Task brief: Each line from the start of the data below through the one containing "return p + place(a, 0, bumps)" must be reproduced exactly.

Dataset section:

** begin **

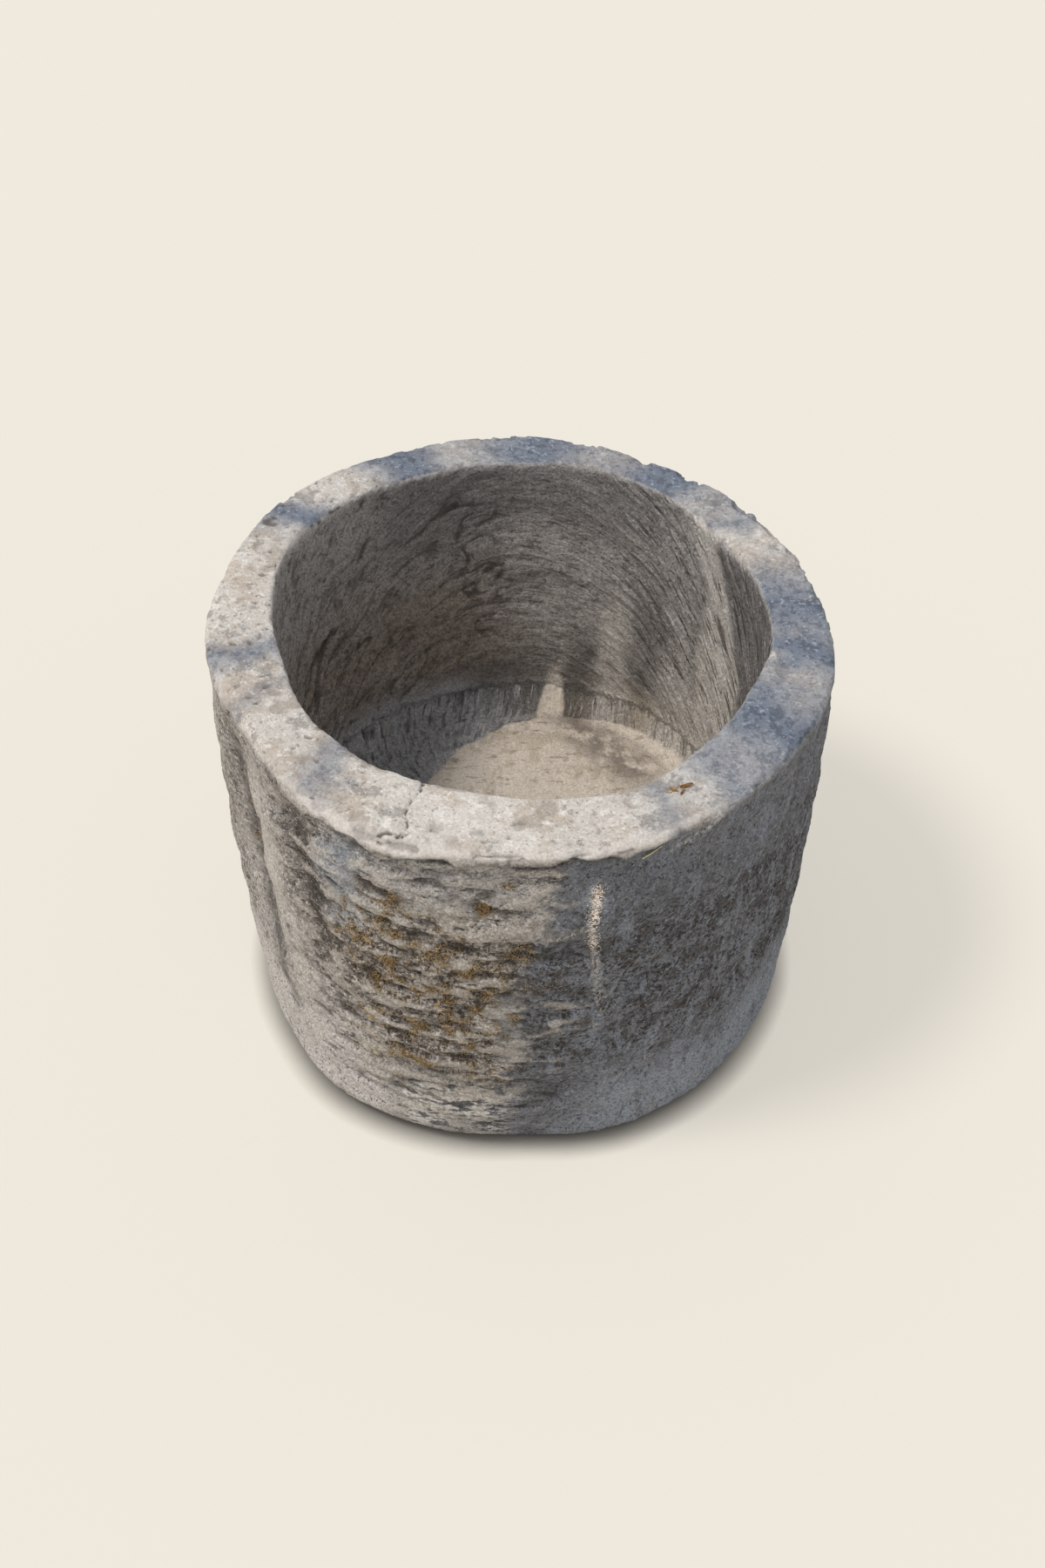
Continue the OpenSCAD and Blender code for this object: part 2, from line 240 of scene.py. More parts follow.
# the skin as rows of points round the block: sole, foot, wall, rim, cavity, floor and drain
def blockSkin(stepAlong, turns):
    b = block
    a = np.arange(turns)[None, :] * 360 / turns
    rimZ = lambda r: b["height"] - b["rimFall"] * r * cosD(a) / (2 * b["rimRadius"])
    outerEdge = np.minimum(b["rimRound"] + swelling(b["outerBites"], a), b["rimWidth"] / 3)
    mouthEdge = np.minimum(b["mouthRound"] + swelling(b["mouthBites"], a), b["rimWidth"] / 4)
    mouthR = b["rimRadius"] - b["rimWidth"]
    edgeZ = rimZ(b["rimRadius"]) - outerEdge
    mouthZ = rimZ(mouthR)
    cornerZ = b["floor"] + b["floorRound"]
    cornerR = cavityRadius(a, cornerZ) - b["floorRound"]
    footR = wallRadius(a, b["footRound"]) - b["footRound"]
    seatR = b["drainRadius"] + b["seat"]

    def sole(s):
        return place(a, lerp(b["drainRadius"], footR, s), 0 * a)

    def foot(s):
        return place(a, footR + b["footRound"] * sinD(90 * s), b["footRound"] * (1 - cosD(90 * s)))

    def wall(s):
        z = lerp(b["footRound"], edgeZ, s)
        return place(a, wallRadius(a, z), z)

    def edge(s):
        r = wallRadius(a, edgeZ) - outerEdge * (1 - cosD(90 * s))
        return place(a, r, edgeZ + outerEdge * sinD(90 * s))

    def mouth(s):
        r = cavityRadius(a, mouthZ - mouthEdge) + mouthEdge * (1 - sinD(90 * s))
        return place(a, r, mouthZ - mouthEdge * (1 - cosD(90 * s)), b["mouthShift"])

    def rim(s):
        waves = b["rimWave"] * sinD(180 * s) * sinD(5 * a + 200 * s) * cosD(11 * a)
        return lerp(edge(1), mouth(0), s) + place(a, 0, waves)

    def cavity(s):
        z = lerp(mouthZ - mouthEdge, cornerZ, s)
        return place(a, cavityRadius(a, z), z, b["mouthShift"])

    def corner(s):
        r = cornerR + b["floorRound"] * cosD(90 * s)
        return place(a, r, cornerZ - b["floorRound"] * sinD(90 * s), b["mouthShift"])

    def floor(s):
        p = lerp(corner(1), place(a, seatR, b["floor"]), s)
        t = 360 * p / b["floorPitch"]
        bumps = b["floorWave"] * sinD(180 * s) * sinD(t[..., 0] + 30) * cosD(1.19 * t[..., 1])
        return p + place(a, 0, bumps)

    def seat(s):
        return place(a, lerp(seatR, b["drainRadius"], s), b["floor"])

    def drain(s):
        return place(a, b["drainRadius"], lerp(b["floor"], 0, s))

    # each part's length along the skin in mm, and how many times coarser its rows may be
    parts = [(sole, 270, 12), (foot, 53, 1), (wall, 445, 1), (edge, 18, 1), (rim, 52, 1), (mouth, 12, 1),
             (cavity, 295, 1), (corner, 60, 1), (floor, 180, 1), (seat, 24, 2), (drain, 145, 12)]
    rows, names = [], []
    for shape, length, coarse in parts:
        count = max(2, round(length / stepAlong / coarse))
        rows += [shape(k / count).reshape(1, turns, 3) for k in range(count)]
        names += [shape.__name__] * count
    return np.concatenate(rows), np.array(names), np.repeat(a, len(rows), axis=0)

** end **

Task response:
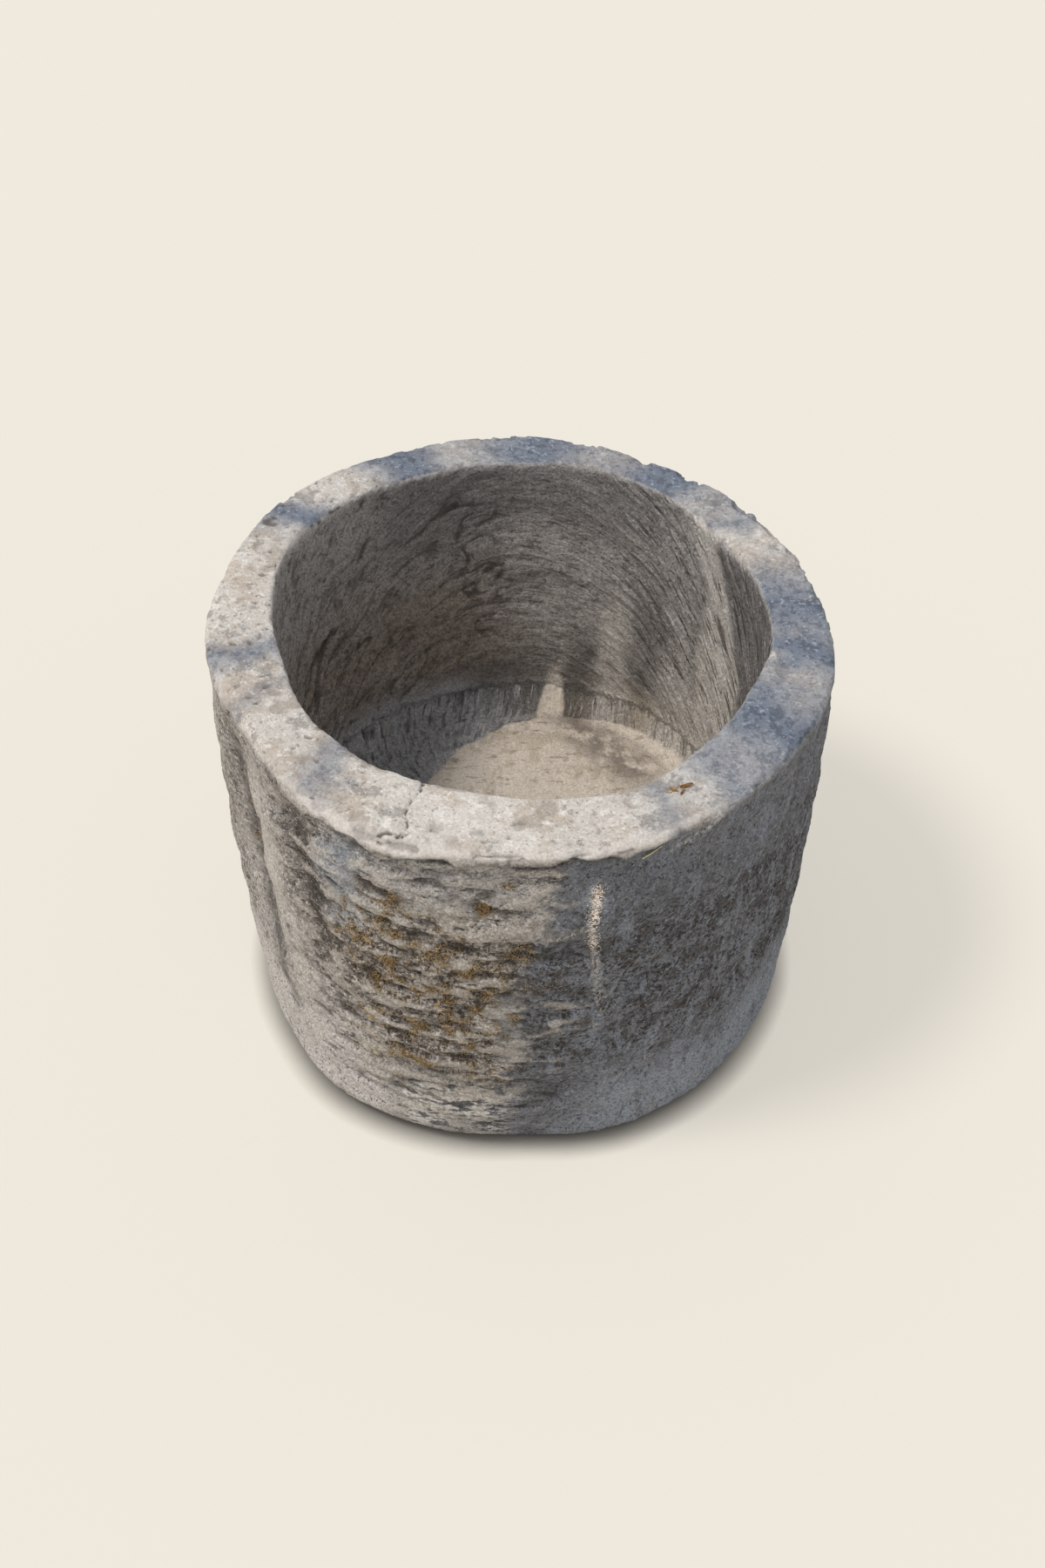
Continue the OpenSCAD and Blender code for this object: part 2, from line 240 of scene.py. More parts follow.
# the skin as rows of points round the block: sole, foot, wall, rim, cavity, floor and drain
def blockSkin(stepAlong, turns):
    b = block
    a = np.arange(turns)[None, :] * 360 / turns
    rimZ = lambda r: b["height"] - b["rimFall"] * r * cosD(a) / (2 * b["rimRadius"])
    outerEdge = np.minimum(b["rimRound"] + swelling(b["outerBites"], a), b["rimWidth"] / 3)
    mouthEdge = np.minimum(b["mouthRound"] + swelling(b["mouthBites"], a), b["rimWidth"] / 4)
    mouthR = b["rimRadius"] - b["rimWidth"]
    edgeZ = rimZ(b["rimRadius"]) - outerEdge
    mouthZ = rimZ(mouthR)
    cornerZ = b["floor"] + b["floorRound"]
    cornerR = cavityRadius(a, cornerZ) - b["floorRound"]
    footR = wallRadius(a, b["footRound"]) - b["footRound"]
    seatR = b["drainRadius"] + b["seat"]

    def sole(s):
        return place(a, lerp(b["drainRadius"], footR, s), 0 * a)

    def foot(s):
        return place(a, footR + b["footRound"] * sinD(90 * s), b["footRound"] * (1 - cosD(90 * s)))

    def wall(s):
        z = lerp(b["footRound"], edgeZ, s)
        return place(a, wallRadius(a, z), z)

    def edge(s):
        r = wallRadius(a, edgeZ) - outerEdge * (1 - cosD(90 * s))
        return place(a, r, edgeZ + outerEdge * sinD(90 * s))

    def mouth(s):
        r = cavityRadius(a, mouthZ - mouthEdge) + mouthEdge * (1 - sinD(90 * s))
        return place(a, r, mouthZ - mouthEdge * (1 - cosD(90 * s)), b["mouthShift"])

    def rim(s):
        waves = b["rimWave"] * sinD(180 * s) * sinD(5 * a + 200 * s) * cosD(11 * a)
        return lerp(edge(1), mouth(0), s) + place(a, 0, waves)

    def cavity(s):
        z = lerp(mouthZ - mouthEdge, cornerZ, s)
        return place(a, cavityRadius(a, z), z, b["mouthShift"])

    def corner(s):
        r = cornerR + b["floorRound"] * cosD(90 * s)
        return place(a, r, cornerZ - b["floorRound"] * sinD(90 * s), b["mouthShift"])

    def floor(s):
        p = lerp(corner(1), place(a, seatR, b["floor"]), s)
        t = 360 * p / b["floorPitch"]
        bumps = b["floorWave"] * sinD(180 * s) * sinD(t[..., 0] + 30) * cosD(1.19 * t[..., 1])
        return p + place(a, 0, bumps)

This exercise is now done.